Airlines ask Biden not to approve more flights between the US and China

Airlines and some of their unions are asking the Biden administration to stop approving any more flights between the United States and China because of what they call “anti-competitive” policies that China imposes on US carriers.

The airlines and unions said on Thursday that China closed its market to US carriers at the outbreak of the pandemic and imposed rules that still affect American operations and airline crews.

“These actions demonstrated the clear need for the US government to establish a policy that protects US aviation workers, industry and air travelers,” they said in a letter to Secretary of State Antony Blinken and Transportation Secretary Pete Buttigieg.

The letter was signed by the CEO of the Airlines for America trade group and the presidents of the Air Line Pilots Association, the Allied Pilots Association, which represents crews at American Airlines, and the Association of Flight Attendants.

The number of flights between China and the US has been rising, although it remains far below pre-pandemic levels. The Biden administration increased the number of round trips that Chinese airlines can make from 35 to 50 per week, starting March 31, after China’s aviation authority promised to seek an increase in flights by US carriers.

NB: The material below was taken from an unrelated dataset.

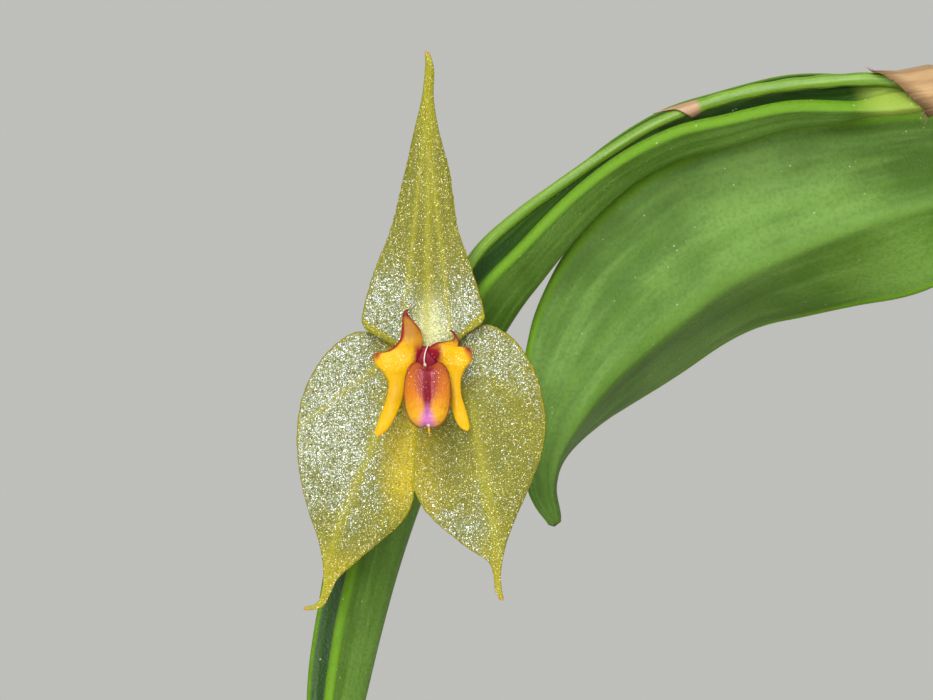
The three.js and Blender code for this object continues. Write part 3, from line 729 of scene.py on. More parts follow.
class ORCHID_OT_moss(Operator):
    """Fills the pot with sphagnum and grows its heads"""

    bl_idname = "orchid.moss"
    bl_label = "Sphagnum"

    def execute(self, context):
        moss = context.scene.orchid_moss
        top = inner_radius(MOSS_RIM_LEVEL) - GAP

        def row(t):
            if t <= TOP_ROWS:
                radius, level = top * t / TOP_ROWS, None
            elif t < WALL_ROWS:
                foot = POT_FLOOR + MOSS_FILLET
                level = MOSS_SHOULDER + (foot - MOSS_SHOULDER) * (t - TOP_ROWS) / (WALL_ROWS - TOP_ROWS)
                radius = inner_radius(level) - GAP
            else:
                level = POT_FLOOR + GAP
                radius = (inner_radius(POT_FLOOR) - MOSS_FILLET - GAP) * (1 - t) / (1 - WALL_ROWS)

            def at(u):
                angle = 2 * math.pi * u
                x, y = radius * math.cos(angle), radius * math.sin(angle)
                z = level
                if level is None:
                    fluff = noise.fractal(Vector((x * 0.9, y * 0.9, 3)), 1, 2, 3)
                    z = moss_height(x, y) + 0.5 * fluff
                return Vector((x, y, z)), Vector((u, t, 0))

            return at

        bed = wrapped_grid(96, 144, row)
        new_piece("sphagnum_bed", bed, moss_finish(moss, "Sphagnum bed", 0.35), ["moss"])

        rng = random.Random(11)
        head = moss.head / METRES
        heads = bmesh.new()
        feet = [shoot["foot"] for shoot in SHOOTS]
        golden = math.pi * (3 - math.sqrt(5))
        for i in range(moss.heads):
            radius = (top - 0.8) * math.sqrt((i + 0.5) / moss.heads)
            angle = golden * i + rng.uniform(-0.2, 0.2)
            x, y = radius * math.cos(angle), radius * math.sin(angle)
            if min(math.hypot(x - fx, y - fy) for fx, fy in feet) < HEAD_CLEARANCE:
                continue
            size = head * rng.uniform(0.55, 1.1)
            arms = []
            for tier, (count, lift, reach) in enumerate(HEAD_TIERS):
                for k in range(count):
                    turn = 2 * math.pi * (k + 0.5 * tier) / count + rng.uniform(-0.25, 0.25)
                    out = Vector((math.cos(turn), math.sin(turn), lift + rng.uniform(-0.2, 0.2)))
                    long = size * reach * rng.uniform(0.8, 1.15)
                    arms.append((Vector(), out, long, size * HEAD_ARM_WIDTH))
            tilt = Matrix.Rotation(rng.uniform(-0.5, 0.5), 4, "X")
            tilt @= Matrix.Rotation(rng.uniform(-0.5, 0.5), 4, "Y")
            height = moss_height(x, y) + rng.uniform(0.4, 1.1)
            gather(heads, hair_tuft(arms, 4), Matrix.Translation((x, y, height)) @ tilt)
        new_piece("sphagnum_heads", heads, moss_finish(moss, "Sphagnum heads", 0.7))
        return {"FINISHED"}


# Shoots: the first two leaves stand beside the flower, the others arch round the rest of the pot.
# A stem leaves the moss at its foot and leans out by its bow. A leaf opens across its side.
# Along each leaf go its half width, the share of it on the far side, its fold and its roll in degrees.
# Its grid has rows along it, and columns on its inner and its outer face.
SHOOTS = [
    {
        "foot": (-7, -3),
        "bow": (1.5, 0),
        "side": Vector((0, -1, 0)),
        "points": from_flower([
            (18.4, 5.2, 10.75), (16.8, 5.2, 10.55), (15.5, 5.4, 10.1), (13.3, 5.7, 9.85),
            (11, 6, 9.2), (9.2, 6.1, 8.7), (7.4, 6.2, 7.7), (5.6, 6.2, 6.05), (4.1, 6.2, 4.2),
            (2.9, 6.2, 2.55), (1, 6.1, -0.7), (-0.55, 5.8, -4.5), (-1.75, 5.4, -8.5),
            (-2.6, 5, -11.9), (-3.2, 4.7, -15), (-3.5, 4.5, -17.8),
        ]),
        "width": profile([
            (0, 0.5), (0.045, 0.55), (0.08, 0.95), (0.14, 1.4), (0.21, 1.75), (0.31, 1.8), (0.38, 2.1),
            (0.46, 2.55), (0.6, 2.7), (0.72, 2.65), (0.88, 1.7), (0.97, 0.62), (1, 0.08),
        ]),
        "far": profile([
            (0, 1), (0.025, 1.2), (0.05, 2.4), (0.08, 1.95), (0.14, 1.5), (0.24, 1.15), (0.34, 1.06),
            (0.39, 1.16), (0.46, 1.2), (0.54, 1.1), (0.66, 1), (1, 1),
        ]),
        "fold": profile([(0, 45), (0.38, 44), (0.46, 39), (0.72, 30), (1, 28)]),
        "roll": profile([(0, 14), (0.21, 15), (0.38, 10), (0.46, 12), (0.72, 18), (1, 19)]),
        "grid": (260, 56, 40),
    },
    {
        "foot": (0.5, 3.5),
        "bow": (2.5, 0),
        "side": Vector((0, -1, 0)),
        "points": from_flower([
            (28.5, 9, 9), (26.6, 8.9, 9), (23.6, 8.6, 8.5), (18.8, 8.2, 7.1), (15.6, 8, 6.1),
            (13.1, 8, 5.1), (10.6, 8, 3.75), (7.7, 7.8, 1.4), (6.3, 7.6, 0), (4.9, 7.4, -2),
            (4.5, 7.2, -3.4), (4.8, 7, -4.9),
        ]),
        "width": profile([
            (0, 0.25), (0.06, 0.3), (0.17, 1.9), (0.33, 3.4), (0.45, 4.3), (0.6, 5), (0.74, 4.5),
            (0.85, 2.7), (0.94, 0.95), (0.985, 0.4), (1, 0.08),
        ]),
        "fold": profile([(0, 40), (0.15, 68), (0.33, 75), (0.45, 66), (0.6, 57), (0.8, 54), (1, 42)]),
        "roll": profile([
            (0, -10), (0.15, -60), (0.33, -75), (0.45, -66), (0.6, -57), (0.8, -54), (1, -42),
        ]),
        "grid": (240, 60, 48),
    },
]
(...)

The US airlines said Chinese airlines get an advantage by flying shorter routes through Russian airspace, which has been off-limits to US carriers since Russia invaded Ukraine more than two years ago. They said Chinese airlines also get “certain protections” from China’s government because they are state-owned.

The US industry groups said in their letter that without equal access to China’s aviation market, American carriers will lose flights to Chinese airlines.

airlines ask biden not to approve more flights between the us and china

Airlines China Flights (Copyright 2016 The Associated Press. All rights reserved.)

Earlier this week Treasury Secretary said the Biden administration will push China to change an industrial policy that poses a threat to US jobs. Janet Yellen said on Monday after wrapping up four days of talks with Chinese officials.

She also said in Beijing they had “difficult conversations” about national security, including American concerns that Chinese companies are supporting Russia in its war in Ukraine.

But the focus of her trip was industrial policy, and what the US and Europe describe as manufacturing overcapacity in China. Wealthy nations fear a wave of low-priced Chinese exports that will overwhelm factories at home. Yellen cited the manufacturing of electric vehicles and their batteries as well as solar energy equipment — sectors that the U.S. administration is trying to promote domestically — as areas where Chinese government subsidies have driven rapid expansion of production.

“China is now simply too large for the rest of the world to absorb this enormous capacity. Actions taken by the PRC today can shift world prices,” she said, using the acronym for China’s official name, the People’s Republic of China. “And when the global market is flooded by artificially cheap Chinese products, the viability of American and other foreign firms is put into question.”